The concept assumes a day-to-day monitoring of the snow from winter conditions until all snow has melted. The developing spectrum of the snow is both observed by satellite sensors, giving samples of the BRDF, and modelled by including an empirical snow metamorphosis model and a snow impurity model giving full BRDF. Snow impurity development and snow metamorphosis models are used to infer the development of the snow albedo.
The impurity model is taking into account the typical impurity development based on time, land surface cover type and bare-ground fraction. The metamorphosis model follows a similar scheme based on time. The predicted snow spectrum and the local bare ground spectrum are applied in a linear spectral unmixing algorithm to estimate the area fraction of snow (FSCA) and bare ground. By using predicted spectra for the current situation and not a pool of all possible spectra, the result is more accurate and reliable.

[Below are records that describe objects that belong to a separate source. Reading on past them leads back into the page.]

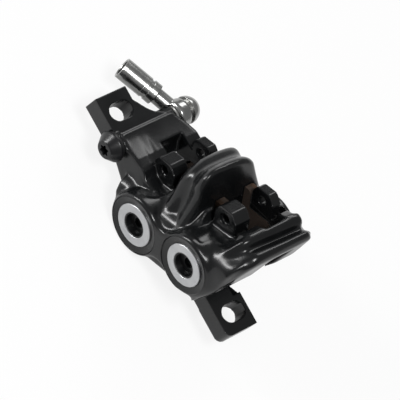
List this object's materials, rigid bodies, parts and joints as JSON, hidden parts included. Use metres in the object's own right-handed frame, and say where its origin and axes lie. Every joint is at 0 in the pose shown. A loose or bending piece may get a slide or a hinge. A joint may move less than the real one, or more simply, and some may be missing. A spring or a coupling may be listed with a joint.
{
  "type": "bicycle disc brake caliper",
  "caption": "Black forged opposed-piston bicycle disc brake caliper with slotted mounting ears, an arched bridge between two pad windows and a banjo hose fitting.",
  "frame": {"origin": "centre between the two ear slots, on the mounting plane under the ears", "axes": "+X from the rear ear to the front ear, +Y from the outboard side to the inboard side, +Z towards the mounting bolts' heads"},
  "size_m": [0.096, 0.044, 0.0455],
  "materials": {
    "caliper_black": "black hard anodised forging",
    "cap_black": "black anodised, turned",
    "ring_silver": "clear anodised, turned",
    "fitting_steel": "bright satin stainless steel",
    "screw_black": "black oxide steel",
    "washer_alloy": "soft sealing washer",
    "plate_copper": "copper-plated steel",
    "friction_brown": "moulded friction compound",
    "phenolic": "machined phenolic",
    "magnet_nickel": "nickel-plated",
    "seal_rubber": "moulded"
  },
  "bodies": {
    "caliper": {"body": "caliper_black", "bore_cap_rear": "cap_black", "bore_cap_front": "cap_black", "cap_ring_rear": "ring_silver", "cap_ring_front": "ring_silver", "cap_seal_rear": "seal_rubber", "cap_seal_front": "seal_rubber", "piston_seal_rear_outboard": "seal_rubber", "piston_seal_front_outboard": "seal_rubber", "piston_seal_rear_inboard": "seal_rubber", "piston_seal_front_inboard": "seal_rubber", "bleed_seal": "seal_rubber", "banjo_bolt": "fitting_steel", "banjo_washer_inner": "washer_alloy", "banjo_washer_outer": "washer_alloy"},
    "piston_rear_outboard": {"piston_rear_outboard": "phenolic", "magnet_rear_outboard": "magnet_nickel", "plate_rear_outboard": "plate_copper", "friction_rear_outboard": "friction_brown"},
    "piston_front_outboard": {"piston_front_outboard": "phenolic", "magnet_front_outboard": "magnet_nickel", "plate_front_outboard": "plate_copper", "friction_front_outboard": "friction_brown"},
    "piston_rear_inboard": {"piston_rear_inboard": "phenolic", "magnet_rear_inboard": "magnet_nickel", "plate_rear_inboard": "plate_copper", "friction_rear_inboard": "friction_brown"},
    "piston_front_inboard": {"piston_front_inboard": "phenolic", "magnet_front_inboard": "magnet_nickel", "plate_front_inboard": "plate_copper", "friction_front_inboard": "friction_brown"},
    "hose_fitting": {"banjo_fitting": "fitting_steel", "crimp_sleeve": "fitting_steel"},
    "bleed": {"bleed_screw": "screw_black"}
  },
  "joints": [
    {"name": "piston_rear_outboard_travel", "type": "slide", "parent": "caliper", "child": "piston_rear_outboard", "axis": [0, 1, 0], "range_m": [0, 0.0036]},
    {"name": "piston_front_outboard_travel", "type": "slide", "parent": "caliper", "child": "piston_front_outboard", "axis": [0, 1, 0], "range_m": [0, 0.0036]},
    {"name": "piston_rear_inboard_travel", "type": "slide", "parent": "caliper", "child": "piston_rear_inboard", "axis": [0, -1, 0], "range_m": [0, 0.0036]},
    {"name": "piston_front_inboard_travel", "type": "slide", "parent": "caliper", "child": "piston_front_inboard", "axis": [0, -1, 0], "range_m": [0, 0.0036]},
    {"name": "hose_swivel", "type": "hinge", "parent": "caliper", "child": "hose_fitting", "pos_m": [-0.0289, 0.02255, 0.0022], "axis": [0, 1, 0], "range_deg": [-40, 40]},
    {"name": "bleed_turn", "type": "hinge", "parent": "caliper", "child": "bleed", "pos_m": [-0.028, -0.009, 0.004], "axis": [0, 1, 0], "range_deg": [0, 360]}
  ],
  "couplings": [
    {"joint": "piston_rear_outboard_travel", "follows": "piston_front_outboard_travel", "ratio": 1},
    {"joint": "piston_rear_inboard_travel", "follows": "piston_front_outboard_travel", "ratio": 1},
    {"joint": "piston_front_inboard_travel", "follows": "piston_front_outboard_travel", "ratio": 1}
  ]
}
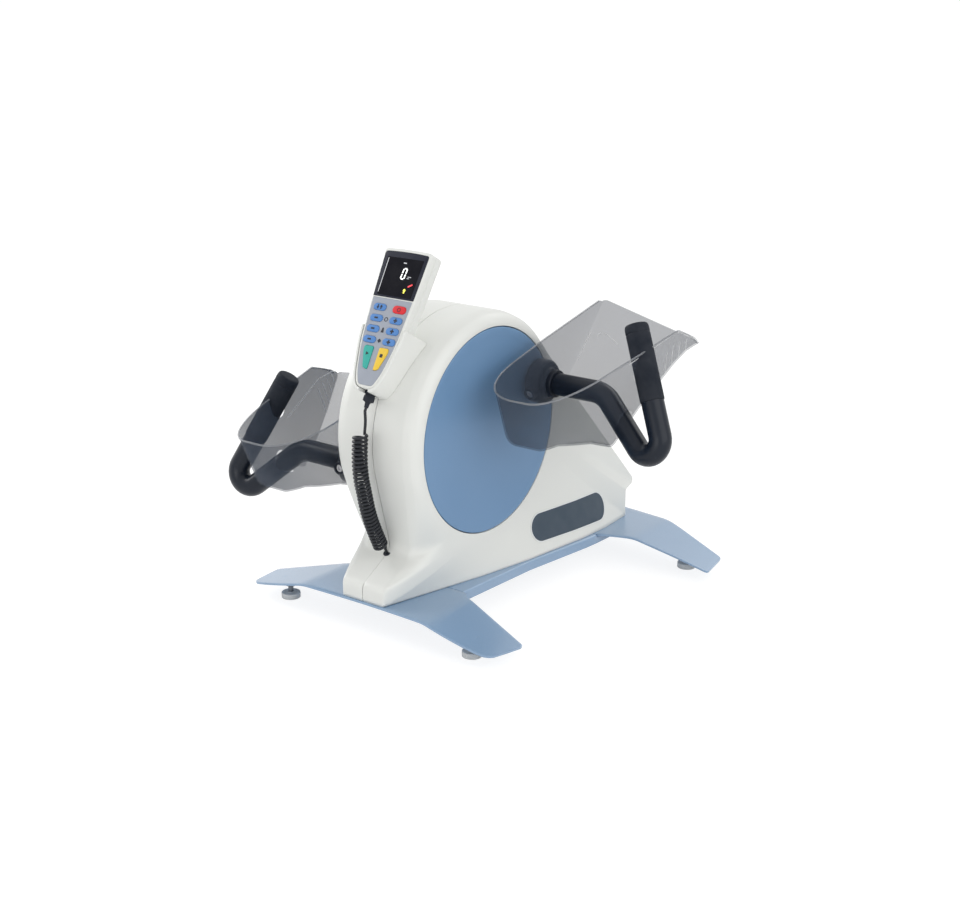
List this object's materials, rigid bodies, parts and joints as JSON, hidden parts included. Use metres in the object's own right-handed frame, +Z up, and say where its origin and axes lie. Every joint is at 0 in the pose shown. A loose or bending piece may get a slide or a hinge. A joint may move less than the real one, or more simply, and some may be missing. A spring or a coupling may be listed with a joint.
{
  "type": "active passive trainer",
  "caption": "Motor driven crank trainer for legs and arms: drum shaped housing, swivelling handles with foot shells, folded sheet legs, handset on a curly cord.",
  "frame": {"origin": "centre of the footprint on the floor, the free cord and its plug left out", "axes": "+Z up, -Y towards the user, +X to the user's right; the crank axis runs along X"},
  "size_m": [0.647, 0.5938, 0.528],
  "materials": {
    "white_plastic": "satin moulded",
    "blue_disc": "satin moulded",
    "blue_coat": "satin powder coat",
    "black_plastic": "satin",
    "black_tube": "satin powder coat",
    "black_grip": "matte",
    "smoked_plastic": "smoked, see-through",
    "steel": "zinc plated",
    "grey_foot": "matte",
    "display": "dark glass",
    "grey_keypad": "satin film",
    "slate_badge": "satin",
    "board": "coated board",
    "winding": "lacquered winding",
    "belt": "matte",
    "cord": "satin sheath",
    "key_blue": "satin",
    "key_red": "satin",
    "key_green": "satin",
    "key_yellow": "satin"
  },
  "bodies": {
    "trainer": {"base_channel": "blue_coat", "front_leg_plate": "blue_coat", "rear_leg_plate": "blue_coat", "housing_shell_left": "white_plastic", "housing_shell_right": "white_plastic", "badge_plate_left": "slate_badge", "badge_plate_right": "slate_badge", "frame_upright": "steel", "bearing_left": "steel", "bearing_right": "steel", "gear_motor": "steel", "drive_belt": "belt", "control_board": "board", "transformer": "winding", "mains_inlet": "black_plastic", "switch_frame": "black_plastic", "handset_cradle": "white_plastic", "cord_grommet": "black_plastic", "curly_cord": "cord"},
    "crank": {"crank_shaft": "steel", "crank_pulley": "black_plastic", "crank_disc_left": "blue_disc", "crank_disc_right": "blue_disc", "crank_pin_left": "steel", "crank_pin_right": "steel"},
    "motor_drive": {"motor_pulley": "steel"},
    "swivel_left": {"swivel_hub_left": "black_plastic", "clamp_screw_left": "steel", "handle_tube_left": "black_tube", "grip_sleeve_left": "black_grip", "foot_shell_left": "smoked_plastic"},
    "swivel_right": {"swivel_hub_right": "black_plastic", "clamp_screw_right": "steel", "handle_tube_right": "black_tube", "grip_sleeve_right": "black_grip", "foot_shell_right": "smoked_plastic"},
    "foot_front_left": {"foot_stud_front_left": "steel", "foot_pad_front_left": "grey_foot"},
    "foot_front_right": {"foot_stud_front_right": "steel", "foot_pad_front_right": "grey_foot"},
    "foot_rear_left": {"foot_stud_rear_left": "steel", "foot_pad_rear_left": "grey_foot"},
    "foot_rear_right": {"foot_stud_rear_right": "steel", "foot_pad_rear_right": "grey_foot"},
    "rocker": {"power_rocker": "black_plastic"},
    "handset": {"handset_front": "white_plastic", "handset_back": "white_plastic", "display_window": "display", "keypad_overlay": "grey_keypad", "cord_plug": "black_plastic"},
    "key_direction_body": {"key_direction": "key_blue"},
    "key_power_body": {"key_power": "key_red"},
    "key_speed_minus_body": {"key_speed_minus": "key_blue"},
    "key_speed_plus_body": {"key_speed_plus": "key_blue"},
    "key_load_minus_body": {"key_load_minus": "key_blue"},
    "key_load_plus_body": {"key_load_plus": "key_blue"},
    "key_time_minus_body": {"key_time_minus": "key_blue"},
    "key_time_plus_body": {"key_time_plus": "key_blue"},
    "key_start_body": {"key_start": "key_green"},
    "key_stop_body": {"key_stop": "key_yellow"}
  },
  "joints": [
    {"name": "crank_spin", "type": "hinge", "parent": "trainer", "child": "crank", "pos_m": [0, -0.0691, 0.264], "axis": [1, 0, 0], "continuous": true},
    {"name": "motor_pulley_spin", "type": "hinge", "parent": "trainer", "child": "motor_drive", "pos_m": [0, 0.0659, 0.15], "axis": [1, 0, 0], "continuous": true},
    {"name": "swivel_left_turn", "type": "hinge", "parent": "crank", "child": "swivel_left", "pos_m": [0, -0.17614, 0.2111], "axis": [1, 0, 0], "continuous": true},
    {"name": "swivel_right_turn", "type": "hinge", "parent": "crank", "child": "swivel_right", "pos_m": [0, 0.03794, 0.3169], "axis": [1, 0, 0], "continuous": true},
    {"name": "foot_level_front_left", "type": "slide", "parent": "trainer", "child": "foot_front_left", "axis": [0, 0, 1], "range_m": [-0.006, 0]},
    {"name": "foot_level_front_right", "type": "slide", "parent": "trainer", "child": "foot_front_right", "axis": [0, 0, 1], "range_m": [-0.006, 0]},
    {"name": "foot_level_rear_left", "type": "slide", "parent": "trainer", "child": "foot_rear_left", "axis": [0, 0, 1], "range_m": [-0.006, 0]},
    {"name": "foot_level_rear_right", "type": "slide", "parent": "trainer", "child": "foot_rear_right", "axis": [0, 0, 1], "range_m": [-0.006, 0]},
    {"name": "rocker_tilt", "type": "hinge", "parent": "trainer", "child": "rocker", "pos_m": [-0.036, 0.2579, 0.068], "axis": [1, 0, 0], "range_deg": [0, 18]},
    {"name": "handset_lift", "type": "slide", "parent": "trainer", "child": "handset", "axis": [0, 0.4924, 0.8704], "range_m": [0, 0.085], "deforming": ["curly_cord"]},
    {"name": "key_direction_press", "type": "slide", "parent": "handset", "child": "key_direction_body", "axis": [0, 0.8704, -0.4924], "range_m": [0, 0.0005], "stiffness_N_per_m": 400},
    {"name": "key_power_press", "type": "slide", "parent": "handset", "child": "key_power_body", "axis": [0, 0.8704, -0.4924], "range_m": [0, 0.0005], "stiffness_N_per_m": 400},
    {"name": "key_speed_minus_press", "type": "slide", "parent": "handset", "child": "key_speed_minus_body", "axis": [0, 0.8704, -0.4924], "range_m": [0, 0.0005], "stiffness_N_per_m": 400},
    {"name": "key_speed_plus_press", "type": "slide", "parent": "handset", "child": "key_speed_plus_body", "axis": [0, 0.8704, -0.4924], "range_m": [0, 0.0005], "stiffness_N_per_m": 400},
    {"name": "key_load_minus_press", "type": "slide", "parent": "handset", "child": "key_load_minus_body", "axis": [0, 0.8704, -0.4924], "range_m": [0, 0.0005], "stiffness_N_per_m": 400},
    {"name": "key_load_plus_press", "type": "slide", "parent": "handset", "child": "key_load_plus_body", "axis": [0, 0.8704, -0.4924], "range_m": [0, 0.0005], "stiffness_N_per_m": 400},
    {"name": "key_time_minus_press", "type": "slide", "parent": "handset", "child": "key_time_minus_body", "axis": [0, 0.8704, -0.4924], "range_m": [0, 0.0005], "stiffness_N_per_m": 400},
    {"name": "key_time_plus_press", "type": "slide", "parent": "handset", "child": "key_time_plus_body", "axis": [0, 0.8704, -0.4924], "range_m": [0, 0.0005], "stiffness_N_per_m": 400},
    {"name": "key_start_press", "type": "slide", "parent": "handset", "child": "key_start_body", "axis": [0, 0.8704, -0.4924], "range_m": [0, 0.0005], "stiffness_N_per_m": 400},
    {"name": "key_stop_press", "type": "slide", "parent": "handset", "child": "key_stop_body", "axis": [0, 0.8704, -0.4924], "range_m": [0, 0.0005], "stiffness_N_per_m": 400}
  ],
  "couplings": [
    {"joint": "motor_pulley_spin", "follows": "crank_spin", "ratio": 4.2857}
  ]
}
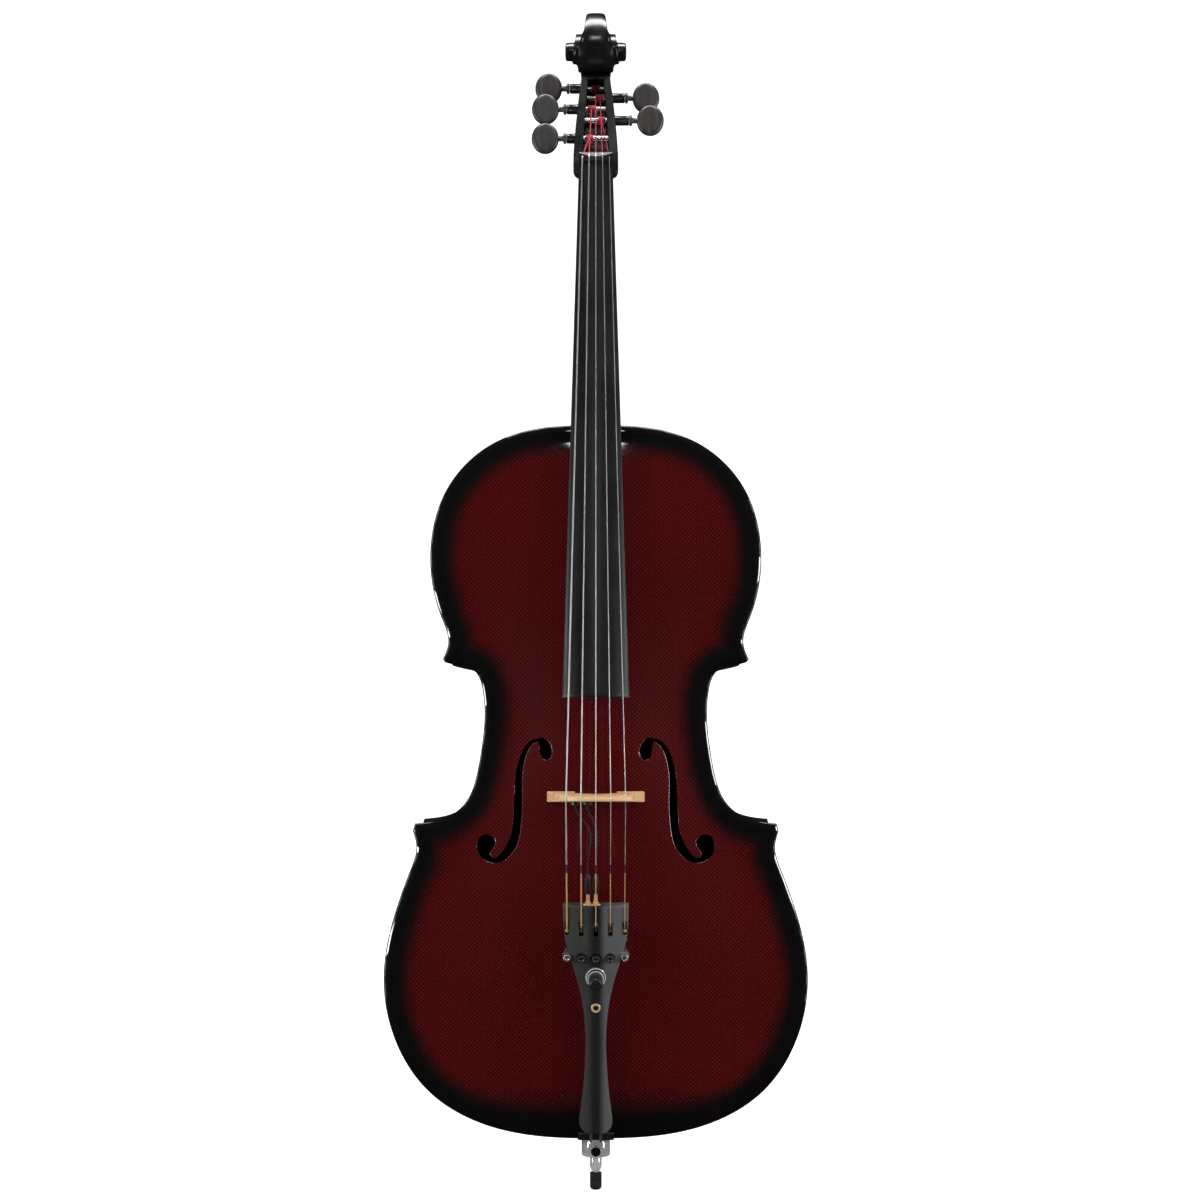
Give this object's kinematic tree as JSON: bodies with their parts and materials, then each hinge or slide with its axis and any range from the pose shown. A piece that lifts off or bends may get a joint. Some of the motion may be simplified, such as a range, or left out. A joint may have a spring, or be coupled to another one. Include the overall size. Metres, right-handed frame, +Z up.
{
  "type": "cello",
  "caption": "Acoustic-electric cello with a dark red woven-composite body, black neck and scroll, geared pegs, built-in fine tuners, volume knob and a retracted endpin.",
  "frame": {"origin": "middle of the underside of the endpin's rubber tip, with the endpin pushed in", "axes": "+Z up the instrument towards the scroll, -Y towards the strings' side (the front), +X towards the treble side"},
  "size_m": [0.4494, 0.2686, 1.281],
  "materials": {
    "tinted_weave": "clear-coated tinted carbon weave",
    "black_composite": "satin black carbon composite",
    "black_satin": "satin black",
    "tailpiece_black": "matt black moulding",
    "spruce": "bare spruce",
    "maple": "bare maple",
    "peg_grey": "satin dark grey",
    "chrome": "polished",
    "steel": "turned",
    "string_metal": "flat-wound metal with silk ends",
    "red_silk": "silk wrapping",
    "gold": "gold-plated",
    "rubber": "black rubber",
    "cord": "black braided cord"
  },
  "bodies": {
    "cello_body": {"top_plate": "tinted_weave", "back_plate": "tinted_weave", "ribs": "tinted_weave", "linings": "black_composite", "neck_block": "black_composite", "end_block": "black_composite", "corner_blocks": "black_composite", "bass_bar": "spruce", "sound_post": "spruce", "neck": "black_composite", "fingerboard": "black_satin", "nut": "black_satin", "saddle": "black_satin", "bridge": "maple", "tailpiece": "tailpiece_black", "tailcord": "cord", "tuner_pivot_pin": "steel", "volume_pot": "steel", "volume_rings": "chrome", "pickup_socket": "gold", "pickup_plugs": "black_satin", "pickup_elements": "black_satin", "pickup_cables": "rubber", "endpin_plug": "black_composite", "endpin_collar": "chrome", "peg_housings": "black_composite", "string_c": "string_metal", "string_g": "string_metal", "string_d": "string_metal", "string_a": "string_metal", "string_e": "string_metal"},
    "peg_grip_c": {"peg_head_c": "peg_grey"},
    "peg_shaft_c": {"peg_post_c": "steel", "string_winding_c": "red_silk"},
    "peg_grip_g": {"peg_head_g": "peg_grey"},
    "peg_shaft_g": {"peg_post_g": "steel", "string_winding_g": "red_silk"},
    "peg_grip_d": {"peg_head_d": "peg_grey"},
    "peg_shaft_d": {"peg_post_d": "steel", "string_winding_d": "red_silk"},
    "peg_grip_a": {"peg_head_a": "peg_grey"},
    "peg_shaft_a": {"peg_post_a": "steel", "string_winding_a": "red_silk"},
    "peg_grip_e": {"peg_head_e": "peg_grey"},
    "peg_shaft_e": {"peg_post_e": "steel", "string_winding_e": "red_silk"},
    "fine_tuner_screw_c": {"tuner_screw_c": "steel"},
    "fine_tuner_lever_c": {"tuner_lever_c": "steel"},
    "fine_tuner_screw_g": {"tuner_screw_g": "steel"},
    "fine_tuner_lever_g": {"tuner_lever_g": "steel"},
    "fine_tuner_screw_d": {"tuner_screw_d": "steel"},
    "fine_tuner_lever_d": {"tuner_lever_d": "steel"},
    "fine_tuner_screw_a": {"tuner_screw_a": "steel"},
    "fine_tuner_lever_a": {"tuner_lever_a": "steel"},
    "fine_tuner_screw_e": {"tuner_screw_e": "steel"},
    "fine_tuner_lever_e": {"tuner_lever_e": "steel"},
    "volume_control": {"volume_knob": "black_satin"},
    "endpin": {"endpin_rod": "chrome", "endpin_tip": "rubber"},
    "endpin_clamp": {"endpin_thumbscrew": "black_satin"}
  },
  "joints": [
    {"name": "peg_turn_c", "type": "hinge", "parent": "cello_body", "child": "peg_grip_c", "pos_m": [0, -0.018, 1.138], "axis": [1, 0, 0], "continuous": true},
    {"name": "post_turn_c", "type": "hinge", "parent": "cello_body", "child": "peg_shaft_c", "pos_m": [0, -0.018, 1.138], "axis": [1, 0, 0], "continuous": true},
    {"name": "peg_turn_g", "type": "hinge", "parent": "cello_body", "child": "peg_grip_g", "pos_m": [0, -0.0065, 1.173], "axis": [1, 0, 0], "continuous": true},
    {"name": "post_turn_g", "type": "hinge", "parent": "cello_body", "child": "peg_shaft_g", "pos_m": [0, -0.0065, 1.173], "axis": [1, 0, 0], "continuous": true},
    {"name": "peg_turn_d", "type": "hinge", "parent": "cello_body", "child": "peg_grip_d", "pos_m": [0, 0.0085, 1.2], "axis": [1, 0, 0], "continuous": true},
    {"name": "post_turn_d", "type": "hinge", "parent": "cello_body", "child": "peg_shaft_d", "pos_m": [0, 0.0085, 1.2], "axis": [1, 0, 0], "continuous": true},
    {"name": "peg_turn_a", "type": "hinge", "parent": "cello_body", "child": "peg_grip_a", "pos_m": [0, 0.0015, 1.1875], "axis": [1, 0, 0], "continuous": true},
    {"name": "post_turn_a", "type": "hinge", "parent": "cello_body", "child": "peg_shaft_a", "pos_m": [0, 0.0015, 1.1875], "axis": [1, 0, 0], "continuous": true},
    {"name": "peg_turn_e", "type": "hinge", "parent": "cello_body", "child": "peg_grip_e", "pos_m": [0, -0.0125, 1.159], "axis": [1, 0, 0], "continuous": true},
    {"name": "post_turn_e", "type": "hinge", "parent": "cello_body", "child": "peg_shaft_e", "pos_m": [0, -0.0125, 1.159], "axis": [1, 0, 0], "continuous": true},
    {"name": "screw_travel_c", "type": "slide", "parent": "cello_body", "child": "fine_tuner_screw_c", "axis": [0, -0.9711, -0.2385], "range_m": [0, 0.003]},
    {"name": "lever_tilt_c", "type": "hinge", "parent": "cello_body", "child": "fine_tuner_lever_c", "pos_m": [-0.0295, -0.12718, 0.2843], "axis": [-1, 0, 0], "range_deg": [0, 10.25]},
    {"name": "screw_travel_g", "type": "slide", "parent": "cello_body", "child": "fine_tuner_screw_g", "axis": [0, -0.9711, -0.2385], "range_m": [0, 0.003]},
    {"name": "lever_tilt_g", "type": "hinge", "parent": "cello_body", "child": "fine_tuner_lever_g", "pos_m": [-0.0148, -0.12718, 0.2843], "axis": [-1, 0, 0], "range_deg": [0, 10.25]},
    {"name": "screw_travel_d", "type": "slide", "parent": "cello_body", "child": "fine_tuner_screw_d", "axis": [0, -0.9711, -0.2385], "range_m": [0, 0.003]},
    {"name": "lever_tilt_d", "type": "hinge", "parent": "cello_body", "child": "fine_tuner_lever_d", "pos_m": [0, -0.12718, 0.2843], "axis": [-1, 0, 0], "range_deg": [0, 10.25]},
    {"name": "screw_travel_a", "type": "slide", "parent": "cello_body", "child": "fine_tuner_screw_a", "axis": [0, -0.9711, -0.2385], "range_m": [0, 0.003]},
    {"name": "lever_tilt_a", "type": "hinge", "parent": "cello_body", "child": "fine_tuner_lever_a", "pos_m": [0.0148, -0.12718, 0.2843], "axis": [-1, 0, 0], "range_deg": [0, 10.25]},
    {"name": "screw_travel_e", "type": "slide", "parent": "cello_body", "child": "fine_tuner_screw_e", "axis": [0, -0.9711, -0.2385], "range_m": [0, 0.003]},
    {"name": "lever_tilt_e", "type": "hinge", "parent": "cello_body", "child": "fine_tuner_lever_e", "pos_m": [0.0295, -0.12718, 0.2843], "axis": [-1, 0, 0], "range_deg": [0, 10.25]},
    {"name": "volume_turn", "type": "hinge", "parent": "cello_body", "child": "volume_control", "pos_m": [0, -0.13588, 0.24509], "axis": [0, 0.9711, 0.2385], "range_deg": [0, 300]},
    {"name": "endpin_slide", "type": "slide", "parent": "cello_body", "child": "endpin", "axis": [0, 0, -1], "range_m": [0, 0.33]},
    {"name": "clamp_turn", "type": "hinge", "parent": "cello_body", "child": "endpin_clamp", "pos_m": [0, -0.022, 0.046], "axis": [0, -1, 0], "range_deg": [0, 360]}
  ],
  "couplings": [
    {"joint": "post_turn_c", "follows": "peg_turn_c", "ratio": 0.25},
    {"joint": "post_turn_g", "follows": "peg_turn_g", "ratio": 0.25},
    {"joint": "post_turn_d", "follows": "peg_turn_d", "ratio": 0.25},
    {"joint": "post_turn_a", "follows": "peg_turn_a", "ratio": 0.25},
    {"joint": "post_turn_e", "follows": "peg_turn_e", "ratio": 0.25},
    {"joint": "lever_tilt_c", "follows": "screw_travel_c", "rad_per_m": 59.333},
    {"joint": "lever_tilt_g", "follows": "screw_travel_g", "rad_per_m": 59.333},
    {"joint": "lever_tilt_d", "follows": "screw_travel_d", "rad_per_m": 59.333},
    {"joint": "lever_tilt_a", "follows": "screw_travel_a", "rad_per_m": 59.333},
    {"joint": "lever_tilt_e", "follows": "screw_travel_e", "rad_per_m": 59.333}
  ]
}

The surface temperature of snow (STS) is a geophysical parameter that is relevant for hydrological modelling of the snow melting as well as for climatic monitoring. Retrieval of STS by means of satellite remote sensing is undertaken in the thermal part of the spectrum. Snow surfaces are close to blackbodies, but because of the atmosphere, the brightness temperature observed from the satellite will typically differ from the real surface temperature of the snow cover. The atmospheric attenuation depends on the wavelength of the observed radiation, the length of the atmospheric path between the surface and the satellite, and the chemical composition of the atmosphere.
Methods for retrieving STS from EO data will typically combine observations in different spectral bands and/or from different view angles. We identified Keys algorithm as one of the best single-view techniques for polar atmospheres, and it can be applied on MODIS as well as AVHRR data. The algorithm has been tailored to the snow application and validated using field data and meteorological measurement stations.
Snow wetness is an important indicator in hydrology for snowmelt onset and the development of the snowmelt process. The approach we have developed is to infer wet snow from a combination of measurements of snow temperature (STS) and snow grain size (SGS) in a time series of observations. The temperature observations give a good indication of where wet snow potentially may be present, but are in themselves not accurate enough to provide very strong evidence of wet snow. However, a strong indication of a wet snow surface is a rapid increase of the effective grain size observed simultaneously with a snow surface temperature of approximately 0°C. We have developed an algorithm applying this approach to infer coarse snow wetness classes. The algorithm has been validated using field data and meteorological measurement stations.